Noland has claimed that the Norfolk Southern Railway has expressed no interest in allowing the South Shore Line to construct trackage into the city's downtown on right-of-way which it owns, which would mean that a downtown station would require the acquisition of new right of way by NICTD contributing to such a project's expense. Noland has claimed that he believes that the cost of such a station would shoot up to $250 million if it required the purchase of a new right of way. Mayor Mueller, however, has questioned whether there is in fact a firm refusal from the railroad to partner. The University of Notre Dame, a large higher-education institution located in the South Bend area, has expressed its support for the South Shore Line taking advantage of the opportunity for federal funds and relocating of the station to the west side of the airport when such funds are available. The university, however, has also expressed that it does not oppose a downtown station location. A similar stance has been expressed by the South Bend Regional Chamber of Commerce.

===Finalization of plans===
In late 2024, NITCD head Michael Noland publicized the rail operator's intent of breaking ground on the project in early 2026 and completing the project sometime the following year. He also said that it is expected that travel time savings the new station would bring would be between 13 and 15 minutes, achieving 90 minute running times between the new South Bend Airport station and Millennium Station in Chicago. As of February 2025, this was still the preferred timeline for the project if its progress does not experience delays. NICTD aims to complete the submission of all design work by October 2025. It is hoped that new time savings will compliment the time savings of as much as 30 minutes already created by the completion of the double tracking of portions of South Shore Line trackage between Michigan City and Illinois.

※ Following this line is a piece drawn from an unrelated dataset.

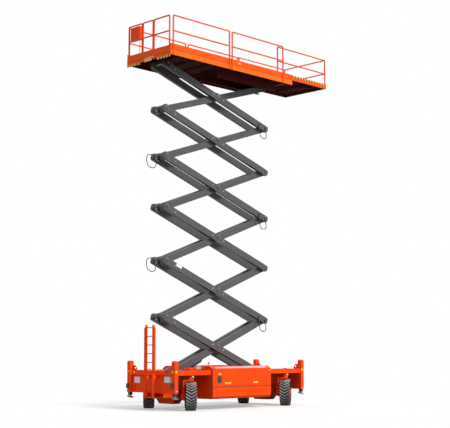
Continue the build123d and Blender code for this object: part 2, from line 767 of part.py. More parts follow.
def cabinet_tray():
    """Floor, ends, back and lower front of one cabinet."""
    skin = cabinet_skin
    walls = plate_yz(tray_outline(0), cabinet_x)
    walls = walls.cut(block((cabinet_x[0] + skin, cabinet_x[1] - skin), (0, 2 * cabinet_side_y),
                            (cabinet_seam - 1, cabinet_seam + 1)))
    hollow = plate_yz(tray_outline(skin), (cabinet_x[0] + skin, cabinet_x[1] - skin))
    mouth = block((cabinet_x[0] + skin, cabinet_x[1] - skin),
                  (cabinet_inner_y + skin, cabinet_side_y - skin), (cabinet_seam - 2, cabinet_seam + 1))
    ends = [
        plate_yz(cabinet_outline(lid_room, cabinet_seam - 1), (low, low + skin))
        for low in (cabinet_x[0], cabinet_x[1] - skin)
    ]
    back_z = (cabinet_seam - 1, cabinet_top - lid_room)
    back = block(cabinet_x, (cabinet_inner_y, cabinet_inner_y + skin), back_z)
    return joined([walls.cut(hollow, mouth), back] + ends)


def cabinet_lid():
    """Upper front, slope and top of one cabinet, hinged along its inner top edge."""
    skin = cabinet_skin
    shell = plate_yz(cabinet_outline(0, lid_bottom), cabinet_x)
    inner = plate_yz(cabinet_outline(skin, lid_bottom - 1), (cabinet_x[0] - 1, cabinet_x[1] + 1))
    back = block((cabinet_x[0] - 1, cabinet_x[1] + 1), (cabinet_inner_y - 1, cabinet_inner_y + skin + 1),
                 (lid_bottom - 1, cabinet_top - skin))
    return shell.cut(inner, back)


hinge_y = cabinet_inner_y + hinge_radius
hinge_z = cabinet_top + hinge_radius - hinge_sink
hinge_x = (cabinet_x[0] + hinge_inset, cabinet_x[1] - hinge_inset)


def on_hinge(shape):
    """The shape, drawn along X through the origin, moved to the lid's hinge line."""
    return Pos(0, hinge_y, hinge_z) * shape


def tray_hinge(x):
    """The pin of one hinge, and the lug that holds it on the tray's back."""
    reach = (x - hinge_length, x + hinge_length)
    bar = pin_x(reach, hinge_pin) if x == hinge_x[0] else prism_x(reach, hinge_pin, small_flat_count)
    pin = on_hinge(bar)
    foot = (cabinet_top - lid_room - door_gap, hinge_z)
    return [pin, block((x - hinge_length, x - door_gap), (cabinet_inner_y, hinge_y + hinge_pin), foot)]


def lid_hinge(x):
    """One hinge's barrel on the lid, its bore, and the notch in the lid for the tray's lug."""
    barrel = on_hinge(prism_x((x, x + hinge_length), hinge_radius, small_flat_count))
    reach = (x - 1, x + hinge_length + 1)
    bore = on_hinge(prism_x(reach, hinge_pin + pin_play, small_flat_count, on_flats=True))
    notch = block((x - hinge_length - door_gap, x + seat_gap), (0, hinge_y + hinge_radius + door_gap),
                  (cabinet_top - 4 * cabinet_skin, cabinet_top + 4 * cabinet_skin))
    return barrel, bore, notch


tray = joined([cabinet_tray()] + [piece for x in hinge_x for piece in tray_hinge(x)])
save("cabinet_trays", *both_sides(tray))
lid_barrels, lid_bores, lid_notches = zip(*[lid_hinge(x) for x in hinge_x])
far_lid = joined([cabinet_lid(), *lid_barrels]).cut(*lid_bores, *lid_notches)
save("cabinet_lid_far", far_lid)
save("cabinet_lid_near", mirror(far_lid, about=Plane.XZ))

block_x = (cabinet_x[0] + block_end_gap, cabinet_x[1] - block_end_gap)
block_y = (cabinet_inner_y + block_side_gap, cabinet_side_y - block_side_gap)
block_foot = cabinet_bottom + cabinet_skin
engine = block(block_x, block_y, (block_foot, cabinet_top - engine_drop))
tank = block(block_x, (-block_y[1], -block_y[0]), (block_foot, cabinet_top - tank_drop))
save("engine_and_tank", engine, tank)


# ================================================================ ladder
def ladder():
    """Two stiles with rungs between them, strips outside the upper stiles, and hangers to the end plate."""
    half, top = ladder_width / 2, ladder_top
    depth = (ladder_x - stile_depth / 2, ladder_x + stile_depth / 2)
    stile = block(depth, (half - stile_width, half), (ladder_bottom, top))
    strip = block(depth, (half, half + strip_width), (strip_bottom, top - strip_top_drop))
    hanger_z = (hanger_bottom, hanger_bottom + hanger_height)
    hanger = block((ladder_x, -end_x), (half - stile_width, half), hanger_z)
    count = int((top - ladder_bottom - rung_from_top) // rung_pitch) + 1
    rungs = [
        block((ladder_x - rung_depth / 2, ladder_x + rung_depth / 2), (-half, half), (z, z + rung_height))
        for z in [top - rung_from_top - rung_pitch * n for n in range(count)]
    ]
    return joined(both_sides(stile.fuse(strip, hanger)) + rungs)


save("ladder", Pos(0, ladder_y, 0) * ladder())

# ================================================================ platform
side_y = (deck_half_width - deck_side_width, deck_half_width)
ext_outer = side_y[0] - running_gap
ext_y = (ext_outer - extension_side_width, ext_outer)
ext_z = (deck_bottom + extension_rise, deck_bottom + extension_rise + extension_depth)
inside_deck = (-side_y[0], side_y[0])


def top_track():
    """The channel under the deck that the upper sliding block runs in, open towards the arms."""
    half = slider_height / 2 + slider_gap
    low, high = top_pin_height - half, top_pin_height + half
    inner, outer = slider_y[0], slider_y[1] + slider_gap
    thick = guide_thickness
    outline = [
        (inner, deck_floor), (inner, high), (outer, high), (outer, low), (inner, low),
        (inner, low - thick), (outer + thick, low - thick), (outer + thick, deck_floor),
    ]
    return plate_yz(outline, top_track_x)


def deck():
    """Side beams, end beam, floor, cross members, pivot ears and the upper sliders' channels."""
    beam = block((deck_rear_x, deck_front_x), side_y, (deck_bottom, deck_top))
    rear_z = (deck_bottom, deck_top - deck_end_drop)
    rear = block((deck_rear_x, deck_rear_x + cross_width), inside_deck, rear_z)
    floor = block((deck_rear_x, deck_front_x), inside_deck, (deck_floor, deck_floor + deck_sheet))
    count = int((deck_front_x - deck_rear_x - cross_start) // cross_pitch) + 1
    cross_x = [deck_rear_x + cross_start + cross_pitch * n for n in range(count)]
    shapes = both_sides(beam) + [rear, floor]
    for x in cross_x + [deck_front_x - cross_width]:
        shapes.append(block((x, x + cross_width), inside_deck, (deck_floor - cross_depth, deck_floor)))
    x, z = top_pin_x, top_pin_height
    outline = [(x - ear_foot[0], deck_floor), (x + ear_foot[0], deck_floor),
               (x + ear_head, z - ear_head), (x - ear_head, z - ear_head)]
    ear = plate_xz(outline, top_ear_y).cut(bore_y(x, z, pin_radius, (0, deck_half_width)))
    shapes += both_sides(ear) + both_sides(top_track())
    runner_x = (extension_rear_x - extension_travel, deck_front_x)
    shapes += both_sides(block(runner_x, ext_y, (deck_floor + deck_sheet, ext_z[0] - seat_gap)))
    return joined(shapes)


save("platform_deck", deck())


def rail_frame(start, end, foot, top, middle, plane_plate, across):
    """A rail's frame: two uprights, a top rail with bevelled corners and a middle rail."""
    size, bevel = rail_size, rail_bevel
    outline = [(start, foot), (start, top - bevel), (start + bevel, top), (end - bevel, top),
               (end, top - bevel), (end, foot)]
    frame = plane_plate(outline, across)
    for low, high in ((middle + size / 2, top - size), (foot - 1, middle - size / 2)):
        window = [(start + size, low), (end - size, low), (end - size, high), (start + size, high)]
        frame = frame.cut(plane_plate(window, (across[0] - 1, across[1] + 1)))
    return frame


outer_rail = (deck_half_width, deck_half_width + rail_size)
middle_rail = rail_top - mid_rail_drop - rail_size / 2
side_foot = deck_bottom + rail_foot
split_x = deck_rear_x + (deck_front_x - deck_rear_x) * rail_split
side_sections = [
    rail_frame(x0, x1, side_foot, rail_top, middle_rail, plate_xz, outer_rail)
    for x0, x1 in (
        (deck_rear_x + rail_rear_inset, split_x), (split_x + rail_gap, deck_front_x - rail_front_inset),
    )
]
rear_rail = (deck_rear_x, deck_rear_x + rail_size)
rear_foot = deck_top - deck_end_drop
gate_opening = (gate_y[0] - running_gap, gate_y[1] + running_gap)
rear_sections = [
    rail_frame(y0, y1, rear_foot, rail_top, middle_rail, plate_yz, rear_rail)
    for y0, y1 in ((-side_y[0], gate_opening[0]), (gate_opening[1], side_y[0]))
]
gate_hinge_x = rear_rail[1] + gate_hinge_offset
gate_hinge_y = gate_y[1] + running_gap / 2
gate_hinge_z = (deck_top + gate_hinge_low, rail_top - gate_hinge_high)
bracket_y = (gate_opening[1], gate_opening[1] + 20)
gate_mounts = []
for z in gate_hinge_z:
    seat = (z - gate_eye_height, z - door_gap)
    reach = (z - gate_eye_height, z + gate_eye_height)
    if z == gate_hinge_z[0]:
        gate_mounts.append(pin_z(gate_hinge_x, gate_hinge_y, gate_pin, reach))
    else:
        gate_mounts.append(prism_z(gate_hinge_x, gate_hinge_y, gate_pin, reach, small_flat_count))
    gate_mounts.append(block((rear_rail[1], gate_hinge_x + gate_pin), bracket_y, seat))
    stem_x = (gate_hinge_x - gate_pin, gate_hinge_x + gate_pin)
    gate_mounts.append(block(stem_x, (gate_hinge_y, bracket_y[1]), seat))
rear_sections[1] = joined([rear_sections[1]] + gate_mounts)
rails = [side for section in side_sections for side in both_sides(section)]
save("platform_rails", *rails, *rear_sections)
panel_end = deck_half_width - panel_from_side
save("control_panel", block((rear_rail[1], rear_rail[1] + panel_depth), (panel_end - panel_width, panel_end),
                            (rail_top - mid_rail_drop, rail_top - panel_drop)))


def platform_gate():
    """The swinging middle of the rear rail, with the eyes that turn on the fixed pins."""
    frame = rail_frame(*gate_y, rear_foot, rail_top, middle_rail, plate_yz, rear_rail)
    eyes, arms, bores = [], [], []
    arm_y = (gate_hinge_y - 2 * gate_pin, gate_hinge_y - gate_pin - 1)
    for z in gate_hinge_z:
        height = (z, z + gate_eye_height)
        eyes.append(prism_z(gate_hinge_x, gate_hinge_y, 2 * gate_pin, height, small_flat_count))
        arms.append(block((rear_rail[0] + rail_size / 2, gate_hinge_x), arm_y, height))
        bores.append(prism_z(gate_hinge_x, gate_hinge_y, gate_pin + pin_play,
                             (z - 1, z + gate_eye_height + 1), small_flat_count, on_flats=True))
    return joined([frame] + eyes + arms).cut(*bores)


save("platform_gate", platform_gate())


def brace(start, end, z):
    """A flat bar between two points in XY, as wide as the braces."""
    length = hypot(end[0] - start[0], end[1] - start[1])
    angle = degrees(atan2(end[1] - start[1], end[0] - start[0]))
    bar = block((0, length), (-brace_width / 2, brace_width / 2), z)
    return Pos(start[0], start[1], 0) * Rot(0, 0, angle) * bar


def extension_deck():
    """The sliding front deck: side beams, floor, cross members, and the braces under it."""
    inside = (-ext_y[0], ext_y[0])
    bottom, sheet = ext_z[0], ext_z[0] + extension_floor
    beam = block((extension_rear_x, extension_front_x), ext_y, ext_z)
    floor = block((extension_rear_x, extension_front_x), inside, (sheet, sheet + deck_sheet))
    length = extension_front_x - extension_rear_x
    ends = [
        block((x, x + extension_side_width), inside, (bottom, sheet))
        for x in (extension_rear_x, extension_front_x - extension_side_width)
    ]
    members = [extension_rear_x + length * share for share in extension_members]
    crosses = [block((x, x + brace_width), inside, (bottom + member_lift, sheet)) for x in members]
    front = extension_front_x - extension_side_width
    corner_y = inside[1] - brace_width
    level = (sheet - brace_height, sheet)
    braces = [brace((members[0], side * corner_y), (front, -side * corner_y), level) for side in (-1, 1)]
    return joined(both_sides(beam) + [floor] + ends + crosses + braces)


save("extension_deck", extension_deck())


def extension_rails():
    """Side and front rails that ride on the extension."""
    across = (ext_outer - rail_size, ext_outer)
    top = rail_top - extension_rail_drop
    middle = middle_rail - extension_rail_drop
    start = extension_rear_x + extension_rail_rear
    end = extension_front_x - extension_rail_front + rail_size
    shapes = both_sides(rail_frame(start, end, ext_z[1], top, middle, plate_xz, across))
    for height in (top - rail_size, middle - rail_size / 2):
        shapes.append(block((end - rail_size, end), (-across[0], across[0]), (height, height + rail_size)))
    return joined(shapes)


save("extension_rails", extension_rails())
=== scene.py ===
# %% [markdown]
# # A raised scissor lift
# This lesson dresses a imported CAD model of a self-propelled scissor lift. The CAD gives the sizes, the
# places and the moving bodies. The cells below add a camera, a plain stage, painted and rubber
# finishes, and the small pieces that a mechanic would bolt on. X runs from the ladder end to the front,
# Y goes across to the far side and Z goes up, all in metres.

import json
import math

import bpy
from mathutils import Matrix, Vector


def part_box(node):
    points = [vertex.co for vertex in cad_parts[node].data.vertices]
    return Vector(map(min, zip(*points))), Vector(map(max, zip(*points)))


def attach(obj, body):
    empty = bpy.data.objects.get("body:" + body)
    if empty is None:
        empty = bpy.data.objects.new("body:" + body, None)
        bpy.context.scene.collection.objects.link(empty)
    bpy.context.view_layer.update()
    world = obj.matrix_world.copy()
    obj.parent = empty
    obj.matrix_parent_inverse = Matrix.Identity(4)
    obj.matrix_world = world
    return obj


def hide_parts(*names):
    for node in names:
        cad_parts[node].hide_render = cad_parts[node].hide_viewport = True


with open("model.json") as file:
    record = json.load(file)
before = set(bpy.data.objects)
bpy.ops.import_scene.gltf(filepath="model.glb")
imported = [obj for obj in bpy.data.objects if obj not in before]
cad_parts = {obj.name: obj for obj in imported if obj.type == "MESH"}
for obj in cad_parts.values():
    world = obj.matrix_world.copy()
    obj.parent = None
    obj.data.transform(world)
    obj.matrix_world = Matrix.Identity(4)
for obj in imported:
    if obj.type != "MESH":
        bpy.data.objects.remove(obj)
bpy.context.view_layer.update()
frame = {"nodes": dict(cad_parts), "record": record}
nodes = frame["nodes"]
joints = {joint["name"]: joint for joint in frame["record"]["behaviour"]["joints"]}

# %% [markdown]
# ## Camera
# The machine is tall, so the camera stands far off at eye height and looks up a little. A short lens
# close by would make the platform look smaller than it is, so a long one is used. The place and the lens
# were fitted to known corners of the machine, and no shift of the lens is needed.

# %% Camera
camera_place = Vector((-28.38, -27.74, 2.057))
camera_turn = math.radians(45.25)
camera_tilt = 0.122                             # radians above level
focal_length, sensor_width = 87.52, 36          # millimetres
camera_reach = 400
camera_data = bpy.data.cameras.new("camera")
camera_data.lens = focal_length
camera_data.sensor_width = sensor_width
camera_data.clip_end = camera_reach
camera = bpy.data.objects.new("camera", camera_data)
bpy.context.scene.collection.objects.link(camera)
camera.location = camera_place
camera.rotation_euler = (math.pi / 2 + camera_tilt, 0, -camera_turn)
bpy.context.scene.camera = camera
print("camera at", tuple(camera.location), "lens", camera_data.lens)

# %% [markdown]
# ## Node helpers
# Nodes can be added and wired one at a time, but a tree of thirty links is hard to read back. Most of the
# helpers here add one kind of node, take sockets or plain values, and return the socket that comes out
# of it, so a tree of nodes reads from top to bottom like a recipe.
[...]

By the end of 2024, construction cost estimates for a new west airport station had risen to $112 million, with NICTD aiming to secure state and federal funding for the project. NICTD is seeking to secure $28 million in funding from local sources, such as the city government of South Bend, the government of St. Joseph County. Local sources may also include partnerships with local private institutions (such as the South Bend Regional Chamber of Commerce), organizations, and businesses. NICTD has committed $6 million of its own budget towards the $28 million in locally sourced funding, still requiring $22 million more to come from other local sources. It is believed that the Northern Indiana Regional Development Authority will likely need to fund a large share of this. Concerns about whether the project can obtain federal funding have been raised due to uncertainty caused by the second Trump Administration's impacts on federal spending and the distribution of allocations.

In December 2024, NICTD and the South Bend International Airport reached a formal agreement in regards to the relocation of the South Shore Line to the airport's west side. The new agreement will see NICTD pay $25,000 annually to the airport for use of a rail easement, a decrease from the $75,000 paid annually to the airport for use of the east station's rail easement.

By February 2025, much of the advance groundwork had been completed, including environmental studies, engineering work. Additionally, public meetings on the project had been held and approximately ten property owners had been given notice that property owned by them was being planned for acquisition to create a right of way for the approach tracks to the new station. Additionally, 160 parcels of property had already been acquired. NICTD sought to begin land acquisition of remaining parcels before the end of 2025 if it secured funding to do so, which did not occur. As of February 2026, expected costs for the project remain $112 million, and if the needed funds are secured to proceed NICTD aims to start construction by the end of 2026 and begin service in late 2027.